Exercise material start
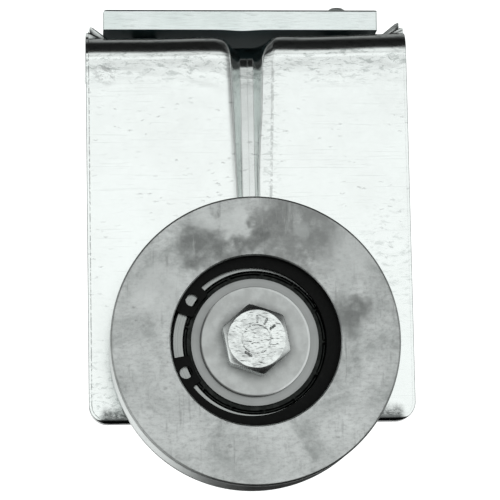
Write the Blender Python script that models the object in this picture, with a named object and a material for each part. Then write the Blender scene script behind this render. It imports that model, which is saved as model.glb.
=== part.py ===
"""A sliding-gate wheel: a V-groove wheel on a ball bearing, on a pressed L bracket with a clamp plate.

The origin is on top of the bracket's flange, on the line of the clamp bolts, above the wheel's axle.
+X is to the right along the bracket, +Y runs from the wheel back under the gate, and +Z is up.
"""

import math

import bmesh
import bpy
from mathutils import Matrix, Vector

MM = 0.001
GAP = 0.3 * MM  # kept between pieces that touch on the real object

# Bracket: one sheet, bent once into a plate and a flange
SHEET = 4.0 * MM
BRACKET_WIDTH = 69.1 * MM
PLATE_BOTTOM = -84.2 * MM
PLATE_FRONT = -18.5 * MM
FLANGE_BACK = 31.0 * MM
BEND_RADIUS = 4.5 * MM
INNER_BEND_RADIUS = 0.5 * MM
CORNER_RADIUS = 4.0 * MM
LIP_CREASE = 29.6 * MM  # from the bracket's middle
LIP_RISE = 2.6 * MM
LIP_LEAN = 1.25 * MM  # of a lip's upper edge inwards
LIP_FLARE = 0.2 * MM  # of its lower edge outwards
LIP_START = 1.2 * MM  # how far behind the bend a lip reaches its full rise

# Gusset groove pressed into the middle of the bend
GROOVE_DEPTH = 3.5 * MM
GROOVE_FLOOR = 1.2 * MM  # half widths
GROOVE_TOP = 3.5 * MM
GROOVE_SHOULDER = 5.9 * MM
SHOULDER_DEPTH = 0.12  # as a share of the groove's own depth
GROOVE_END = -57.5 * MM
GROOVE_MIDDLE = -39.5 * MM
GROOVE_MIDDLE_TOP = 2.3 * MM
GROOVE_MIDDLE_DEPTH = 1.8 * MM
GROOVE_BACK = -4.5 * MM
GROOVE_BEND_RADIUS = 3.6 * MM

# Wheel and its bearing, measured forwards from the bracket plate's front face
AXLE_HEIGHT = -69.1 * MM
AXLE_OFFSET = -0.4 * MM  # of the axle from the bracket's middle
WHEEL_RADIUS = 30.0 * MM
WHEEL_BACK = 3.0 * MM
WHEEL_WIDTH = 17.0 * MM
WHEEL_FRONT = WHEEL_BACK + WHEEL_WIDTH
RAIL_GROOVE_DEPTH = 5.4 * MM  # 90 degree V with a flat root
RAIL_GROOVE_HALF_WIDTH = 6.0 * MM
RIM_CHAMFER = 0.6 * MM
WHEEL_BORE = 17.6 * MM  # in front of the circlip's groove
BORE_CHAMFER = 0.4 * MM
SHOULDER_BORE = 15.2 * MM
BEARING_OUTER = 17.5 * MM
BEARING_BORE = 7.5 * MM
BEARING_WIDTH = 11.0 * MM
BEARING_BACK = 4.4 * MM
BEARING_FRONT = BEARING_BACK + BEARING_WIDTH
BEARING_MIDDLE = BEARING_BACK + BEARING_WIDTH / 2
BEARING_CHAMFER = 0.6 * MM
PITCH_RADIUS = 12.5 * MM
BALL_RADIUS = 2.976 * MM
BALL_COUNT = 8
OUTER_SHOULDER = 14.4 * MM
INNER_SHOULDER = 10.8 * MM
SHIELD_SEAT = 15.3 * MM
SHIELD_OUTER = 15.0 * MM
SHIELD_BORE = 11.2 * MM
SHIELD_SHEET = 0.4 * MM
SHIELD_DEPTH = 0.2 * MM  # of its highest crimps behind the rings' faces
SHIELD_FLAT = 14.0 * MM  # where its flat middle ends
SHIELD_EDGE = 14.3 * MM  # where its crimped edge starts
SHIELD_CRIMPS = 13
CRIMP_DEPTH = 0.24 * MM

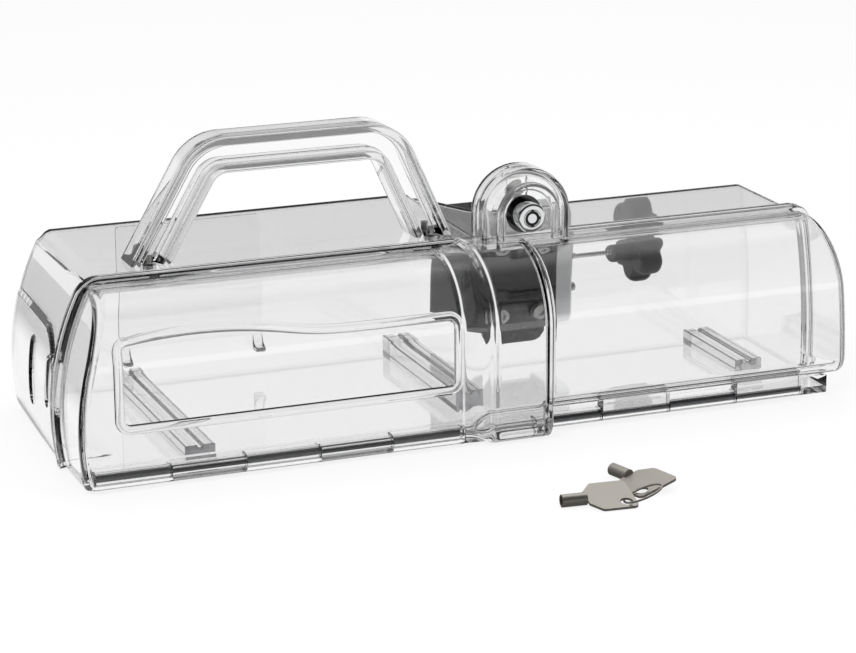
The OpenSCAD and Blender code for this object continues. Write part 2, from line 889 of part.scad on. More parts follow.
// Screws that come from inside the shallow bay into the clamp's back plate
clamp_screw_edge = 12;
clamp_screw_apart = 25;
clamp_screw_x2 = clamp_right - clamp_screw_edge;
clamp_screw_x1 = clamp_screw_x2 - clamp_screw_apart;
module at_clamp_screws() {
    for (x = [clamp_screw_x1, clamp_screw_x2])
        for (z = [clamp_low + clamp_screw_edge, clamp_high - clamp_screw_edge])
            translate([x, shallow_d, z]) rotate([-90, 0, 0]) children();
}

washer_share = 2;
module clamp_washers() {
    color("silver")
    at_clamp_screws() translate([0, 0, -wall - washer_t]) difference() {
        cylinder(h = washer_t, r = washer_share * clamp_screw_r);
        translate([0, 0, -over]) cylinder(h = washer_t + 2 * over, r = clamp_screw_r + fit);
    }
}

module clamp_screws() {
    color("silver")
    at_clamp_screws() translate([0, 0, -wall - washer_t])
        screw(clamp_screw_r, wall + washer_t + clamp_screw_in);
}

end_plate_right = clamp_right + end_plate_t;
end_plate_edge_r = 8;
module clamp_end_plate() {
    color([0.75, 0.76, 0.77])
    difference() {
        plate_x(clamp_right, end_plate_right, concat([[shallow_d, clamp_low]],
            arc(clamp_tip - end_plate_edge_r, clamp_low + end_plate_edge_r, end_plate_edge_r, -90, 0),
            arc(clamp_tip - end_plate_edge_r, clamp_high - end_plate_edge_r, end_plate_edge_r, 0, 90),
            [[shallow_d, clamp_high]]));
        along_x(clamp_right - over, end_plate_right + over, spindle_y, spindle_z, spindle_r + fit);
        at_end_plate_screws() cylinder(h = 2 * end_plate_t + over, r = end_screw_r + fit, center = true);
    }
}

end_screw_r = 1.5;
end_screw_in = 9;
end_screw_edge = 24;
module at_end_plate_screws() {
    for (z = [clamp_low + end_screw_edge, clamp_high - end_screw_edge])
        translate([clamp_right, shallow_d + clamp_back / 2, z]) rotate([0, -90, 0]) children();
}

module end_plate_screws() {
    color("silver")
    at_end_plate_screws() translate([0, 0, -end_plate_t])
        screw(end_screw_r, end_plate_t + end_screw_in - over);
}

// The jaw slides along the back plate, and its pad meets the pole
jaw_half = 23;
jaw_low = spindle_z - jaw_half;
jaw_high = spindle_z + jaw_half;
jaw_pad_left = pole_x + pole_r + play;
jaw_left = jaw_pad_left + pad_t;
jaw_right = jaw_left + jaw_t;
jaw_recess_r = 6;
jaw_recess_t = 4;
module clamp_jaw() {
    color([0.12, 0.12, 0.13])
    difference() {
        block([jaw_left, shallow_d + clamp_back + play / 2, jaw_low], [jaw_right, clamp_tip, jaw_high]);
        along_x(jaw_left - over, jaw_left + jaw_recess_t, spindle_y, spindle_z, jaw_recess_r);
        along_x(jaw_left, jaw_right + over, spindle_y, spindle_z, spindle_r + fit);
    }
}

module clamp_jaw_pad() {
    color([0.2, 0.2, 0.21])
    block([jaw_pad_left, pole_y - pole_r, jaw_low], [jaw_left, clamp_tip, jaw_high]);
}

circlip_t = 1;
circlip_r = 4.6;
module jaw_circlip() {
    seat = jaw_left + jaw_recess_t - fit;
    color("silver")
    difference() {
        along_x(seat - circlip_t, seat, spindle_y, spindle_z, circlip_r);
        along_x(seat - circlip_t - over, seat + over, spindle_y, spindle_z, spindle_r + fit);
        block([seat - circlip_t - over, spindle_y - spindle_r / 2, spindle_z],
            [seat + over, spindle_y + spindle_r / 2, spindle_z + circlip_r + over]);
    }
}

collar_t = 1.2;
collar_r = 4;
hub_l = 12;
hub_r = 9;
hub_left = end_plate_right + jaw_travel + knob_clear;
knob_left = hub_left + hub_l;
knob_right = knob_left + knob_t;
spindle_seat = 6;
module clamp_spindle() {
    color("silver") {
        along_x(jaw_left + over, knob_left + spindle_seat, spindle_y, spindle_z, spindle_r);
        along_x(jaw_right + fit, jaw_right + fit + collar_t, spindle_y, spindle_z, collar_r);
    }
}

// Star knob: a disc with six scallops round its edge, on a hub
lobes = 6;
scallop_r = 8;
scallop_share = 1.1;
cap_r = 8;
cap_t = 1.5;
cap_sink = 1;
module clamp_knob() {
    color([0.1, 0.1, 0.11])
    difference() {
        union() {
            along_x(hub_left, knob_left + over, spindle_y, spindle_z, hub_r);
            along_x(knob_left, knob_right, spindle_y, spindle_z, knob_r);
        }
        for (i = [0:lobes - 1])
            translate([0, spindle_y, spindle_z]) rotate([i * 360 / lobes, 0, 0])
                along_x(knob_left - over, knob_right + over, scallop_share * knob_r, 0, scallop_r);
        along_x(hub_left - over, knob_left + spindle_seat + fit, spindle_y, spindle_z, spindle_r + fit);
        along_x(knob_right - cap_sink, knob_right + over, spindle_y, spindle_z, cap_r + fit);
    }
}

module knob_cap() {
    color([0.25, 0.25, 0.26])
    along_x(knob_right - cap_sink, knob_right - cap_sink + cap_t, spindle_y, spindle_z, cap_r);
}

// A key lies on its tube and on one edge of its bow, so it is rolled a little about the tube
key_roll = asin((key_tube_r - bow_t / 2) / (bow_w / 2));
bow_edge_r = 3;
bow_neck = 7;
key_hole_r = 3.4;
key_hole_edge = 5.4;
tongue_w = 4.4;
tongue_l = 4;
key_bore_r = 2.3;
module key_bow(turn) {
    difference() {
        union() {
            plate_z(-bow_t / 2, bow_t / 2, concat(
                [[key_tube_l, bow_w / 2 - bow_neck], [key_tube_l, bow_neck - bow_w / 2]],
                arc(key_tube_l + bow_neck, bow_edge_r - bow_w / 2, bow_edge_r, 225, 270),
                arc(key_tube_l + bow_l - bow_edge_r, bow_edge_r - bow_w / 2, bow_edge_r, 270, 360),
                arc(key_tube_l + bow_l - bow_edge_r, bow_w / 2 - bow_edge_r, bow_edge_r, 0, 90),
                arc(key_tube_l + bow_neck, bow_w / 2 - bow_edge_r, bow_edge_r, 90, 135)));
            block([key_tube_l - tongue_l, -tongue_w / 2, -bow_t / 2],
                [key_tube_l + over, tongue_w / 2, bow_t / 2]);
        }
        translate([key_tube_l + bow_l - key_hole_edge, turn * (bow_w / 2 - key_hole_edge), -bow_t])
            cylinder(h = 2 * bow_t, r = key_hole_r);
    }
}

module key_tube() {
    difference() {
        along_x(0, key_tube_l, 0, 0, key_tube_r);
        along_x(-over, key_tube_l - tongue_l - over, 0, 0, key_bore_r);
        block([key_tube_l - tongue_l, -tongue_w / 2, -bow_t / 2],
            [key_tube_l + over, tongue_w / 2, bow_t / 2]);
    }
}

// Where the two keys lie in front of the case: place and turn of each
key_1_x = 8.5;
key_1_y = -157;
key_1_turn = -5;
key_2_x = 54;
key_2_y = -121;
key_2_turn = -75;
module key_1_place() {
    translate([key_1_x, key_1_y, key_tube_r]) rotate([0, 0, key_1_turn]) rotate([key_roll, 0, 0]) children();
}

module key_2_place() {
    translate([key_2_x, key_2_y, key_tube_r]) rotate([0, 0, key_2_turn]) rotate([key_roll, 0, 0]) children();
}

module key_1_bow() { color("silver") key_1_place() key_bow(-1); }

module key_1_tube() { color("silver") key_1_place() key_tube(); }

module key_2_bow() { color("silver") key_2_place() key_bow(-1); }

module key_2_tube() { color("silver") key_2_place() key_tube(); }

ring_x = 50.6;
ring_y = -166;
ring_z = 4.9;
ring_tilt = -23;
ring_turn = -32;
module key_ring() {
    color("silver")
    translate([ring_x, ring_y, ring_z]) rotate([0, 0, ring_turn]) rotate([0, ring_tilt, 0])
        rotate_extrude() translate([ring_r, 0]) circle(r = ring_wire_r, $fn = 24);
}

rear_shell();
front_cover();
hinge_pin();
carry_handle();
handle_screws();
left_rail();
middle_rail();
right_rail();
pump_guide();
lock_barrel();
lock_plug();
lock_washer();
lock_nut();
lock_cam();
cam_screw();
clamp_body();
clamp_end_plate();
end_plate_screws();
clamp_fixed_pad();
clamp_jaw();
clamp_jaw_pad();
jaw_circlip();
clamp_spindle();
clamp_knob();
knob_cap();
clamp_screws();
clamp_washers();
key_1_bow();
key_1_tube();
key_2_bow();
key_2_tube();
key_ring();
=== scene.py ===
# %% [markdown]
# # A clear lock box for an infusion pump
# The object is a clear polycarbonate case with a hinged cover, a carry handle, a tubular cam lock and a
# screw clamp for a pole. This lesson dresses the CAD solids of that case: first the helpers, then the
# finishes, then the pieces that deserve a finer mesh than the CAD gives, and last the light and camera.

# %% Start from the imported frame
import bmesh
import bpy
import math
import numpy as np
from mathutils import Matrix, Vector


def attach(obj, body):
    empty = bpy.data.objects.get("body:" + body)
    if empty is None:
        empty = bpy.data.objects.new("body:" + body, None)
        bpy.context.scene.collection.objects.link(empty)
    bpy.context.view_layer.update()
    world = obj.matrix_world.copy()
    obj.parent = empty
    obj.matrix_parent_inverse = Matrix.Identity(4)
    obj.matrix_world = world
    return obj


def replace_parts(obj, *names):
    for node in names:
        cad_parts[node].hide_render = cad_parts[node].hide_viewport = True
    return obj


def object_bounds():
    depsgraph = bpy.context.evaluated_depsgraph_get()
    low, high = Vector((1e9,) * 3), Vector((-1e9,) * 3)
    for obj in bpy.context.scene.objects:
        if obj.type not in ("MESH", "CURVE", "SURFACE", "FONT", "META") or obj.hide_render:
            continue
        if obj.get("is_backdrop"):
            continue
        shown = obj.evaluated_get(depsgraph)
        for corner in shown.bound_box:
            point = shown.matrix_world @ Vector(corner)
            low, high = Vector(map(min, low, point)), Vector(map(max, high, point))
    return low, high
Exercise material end
» Task
Transcribe the records above exactly, beginning at the line that contains "ring_x = 50.6;" and ending with the line that contains "obj.matrix_world = world", both included, and nothing else.

» Problem solution
ring_x = 50.6;
ring_y = -166;
ring_z = 4.9;
ring_tilt = -23;
ring_turn = -32;
module key_ring() {
    color("silver")
    translate([ring_x, ring_y, ring_z]) rotate([0, 0, ring_turn]) rotate([0, ring_tilt, 0])
        rotate_extrude() translate([ring_r, 0]) circle(r = ring_wire_r, $fn = 24);
}

rear_shell();
front_cover();
hinge_pin();
carry_handle();
handle_screws();
left_rail();
middle_rail();
right_rail();
pump_guide();
lock_barrel();
lock_plug();
lock_washer();
lock_nut();
lock_cam();
cam_screw();
clamp_body();
clamp_end_plate();
end_plate_screws();
clamp_fixed_pad();
clamp_jaw();
clamp_jaw_pad();
jaw_circlip();
clamp_spindle();
clamp_knob();
knob_cap();
clamp_screws();
clamp_washers();
key_1_bow();
key_1_tube();
key_2_bow();
key_2_tube();
key_ring();
=== scene.py ===
# %% [markdown]
# # A clear lock box for an infusion pump
# The object is a clear polycarbonate case with a hinged cover, a carry handle, a tubular cam lock and a
# screw clamp for a pole. This lesson dresses the CAD solids of that case: first the helpers, then the
# finishes, then the pieces that deserve a finer mesh than the CAD gives, and last the light and camera.

# %% Start from the imported frame
import bmesh
import bpy
import math
import numpy as np
from mathutils import Matrix, Vector


def attach(obj, body):
    empty = bpy.data.objects.get("body:" + body)
    if empty is None:
        empty = bpy.data.objects.new("body:" + body, None)
        bpy.context.scene.collection.objects.link(empty)
    bpy.context.view_layer.update()
    world = obj.matrix_world.copy()
    obj.parent = empty
    obj.matrix_parent_inverse = Matrix.Identity(4)
    obj.matrix_world = world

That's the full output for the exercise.